Give every line below again, exactly.

- _Provided entries_:
====================

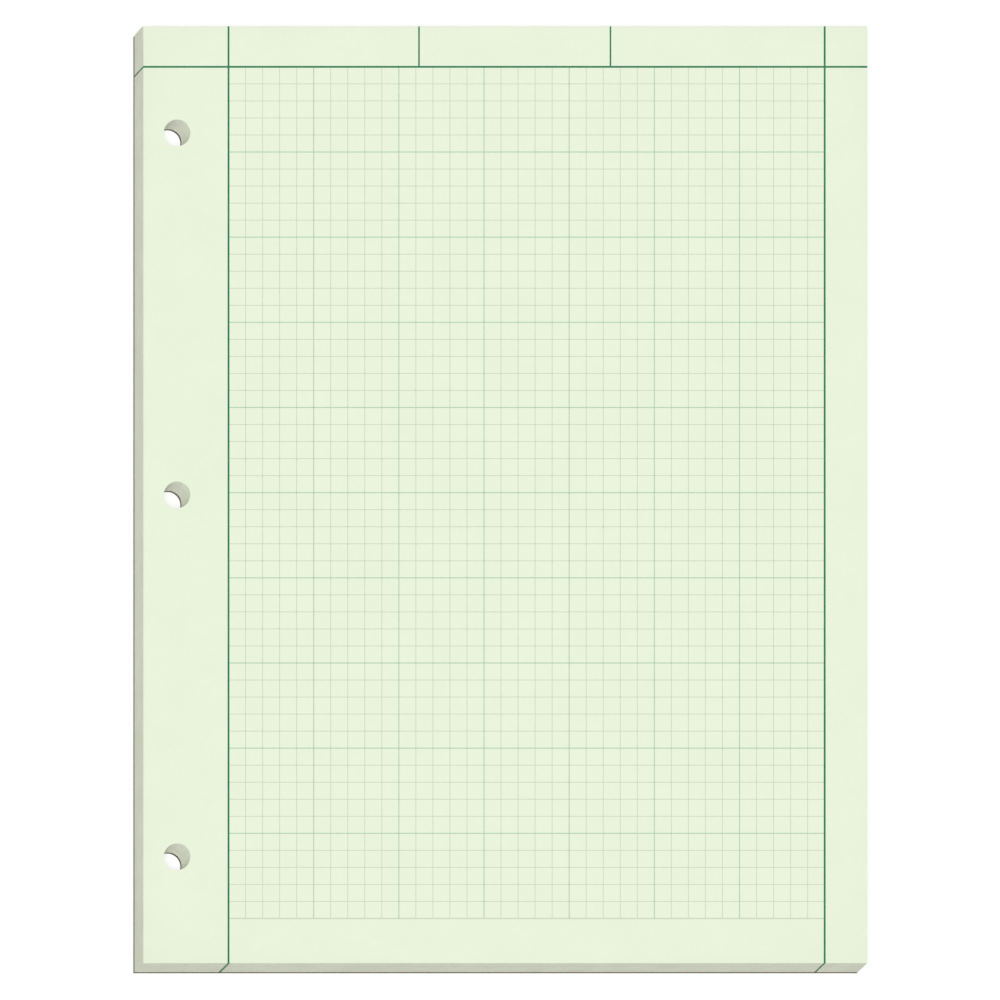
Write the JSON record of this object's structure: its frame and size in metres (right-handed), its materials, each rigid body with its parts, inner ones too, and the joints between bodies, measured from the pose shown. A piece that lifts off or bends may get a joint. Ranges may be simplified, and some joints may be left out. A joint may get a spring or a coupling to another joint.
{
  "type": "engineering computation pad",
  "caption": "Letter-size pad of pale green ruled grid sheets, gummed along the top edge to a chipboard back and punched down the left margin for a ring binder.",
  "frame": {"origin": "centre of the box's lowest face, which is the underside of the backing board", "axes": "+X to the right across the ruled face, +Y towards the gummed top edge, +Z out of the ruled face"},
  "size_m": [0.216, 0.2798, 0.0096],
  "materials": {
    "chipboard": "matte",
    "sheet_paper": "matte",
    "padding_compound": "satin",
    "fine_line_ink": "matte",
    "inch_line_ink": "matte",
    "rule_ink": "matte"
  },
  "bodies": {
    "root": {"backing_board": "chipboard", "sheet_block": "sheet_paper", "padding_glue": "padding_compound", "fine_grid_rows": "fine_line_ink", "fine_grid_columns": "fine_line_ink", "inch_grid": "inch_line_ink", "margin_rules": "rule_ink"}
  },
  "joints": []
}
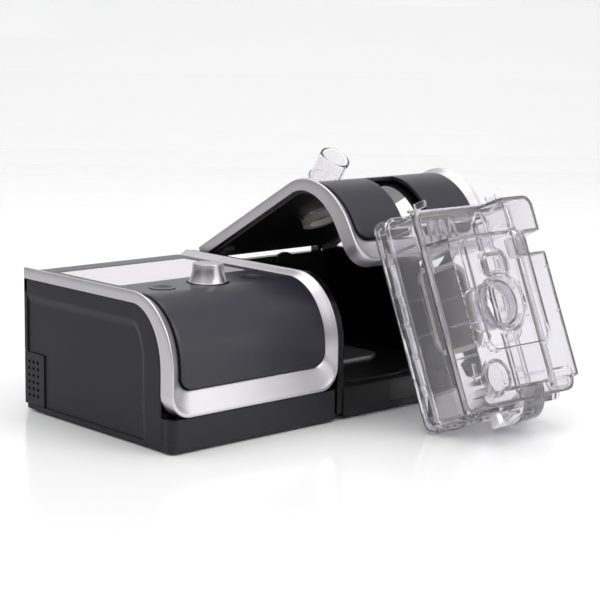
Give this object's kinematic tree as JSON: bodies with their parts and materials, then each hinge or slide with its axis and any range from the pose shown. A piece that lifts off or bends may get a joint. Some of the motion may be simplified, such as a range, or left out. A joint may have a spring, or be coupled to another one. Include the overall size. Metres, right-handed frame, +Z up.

====================

- _Correct result_:
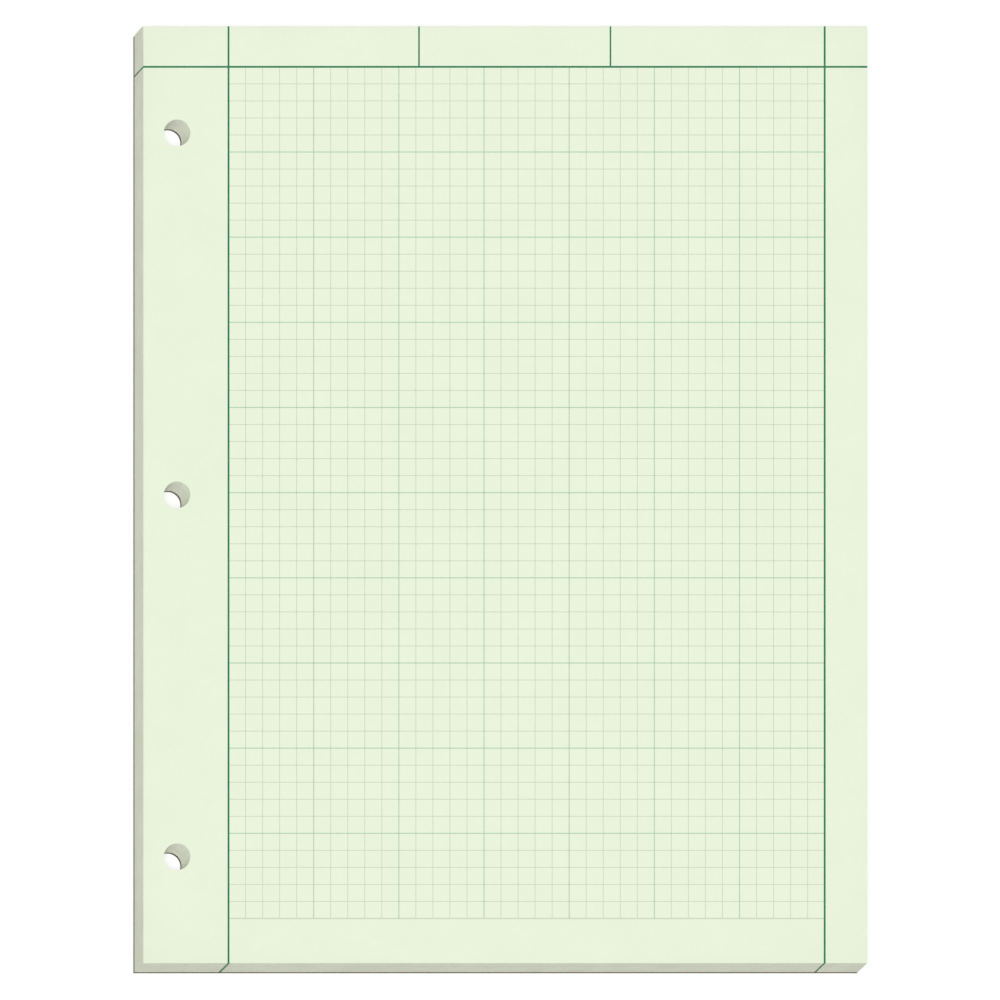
Write the JSON record of this object's structure: its frame and size in metres (right-handed), its materials, each rigid body with its parts, inner ones too, and the joints between bodies, measured from the pose shown. A piece that lifts off or bends may get a joint. Ranges may be simplified, and some joints may be left out. A joint may get a spring or a coupling to another joint.
{
  "type": "engineering computation pad",
  "caption": "Letter-size pad of pale green ruled grid sheets, gummed along the top edge to a chipboard back and punched down the left margin for a ring binder.",
  "frame": {"origin": "centre of the box's lowest face, which is the underside of the backing board", "axes": "+X to the right across the ruled face, +Y towards the gummed top edge, +Z out of the ruled face"},
  "size_m": [0.216, 0.2798, 0.0096],
  "materials": {
    "chipboard": "matte",
    "sheet_paper": "matte",
    "padding_compound": "satin",
    "fine_line_ink": "matte",
    "inch_line_ink": "matte",
    "rule_ink": "matte"
  },
  "bodies": {
    "root": {"backing_board": "chipboard", "sheet_block": "sheet_paper", "padding_glue": "padding_compound", "fine_grid_rows": "fine_line_ink", "fine_grid_columns": "fine_line_ink", "inch_grid": "inch_line_ink", "margin_rules": "rule_ink"}
  },
  "joints": []
}
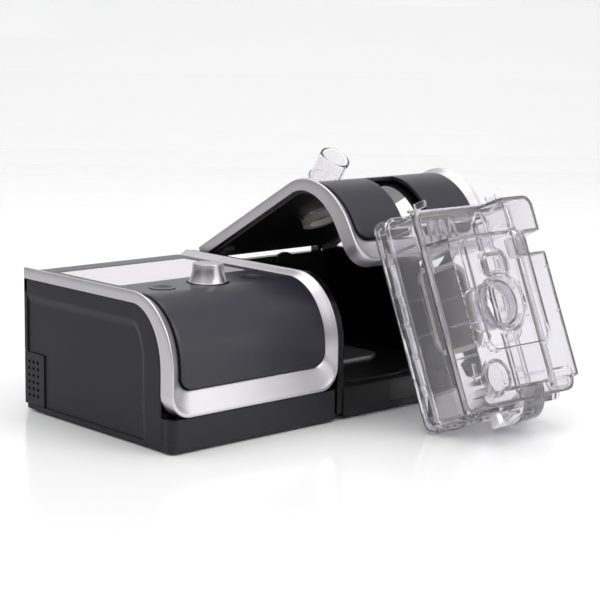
Give this object's kinematic tree as JSON: bodies with their parts and materials, then each hinge or slide with its axis and any range from the pose shown. A piece that lifts off or bends may get a joint. Some of the motion may be simplified, such as a range, or left out. A joint may have a spring, or be coupled to another one. Include the overall size. Metres, right-handed frame, +Z up.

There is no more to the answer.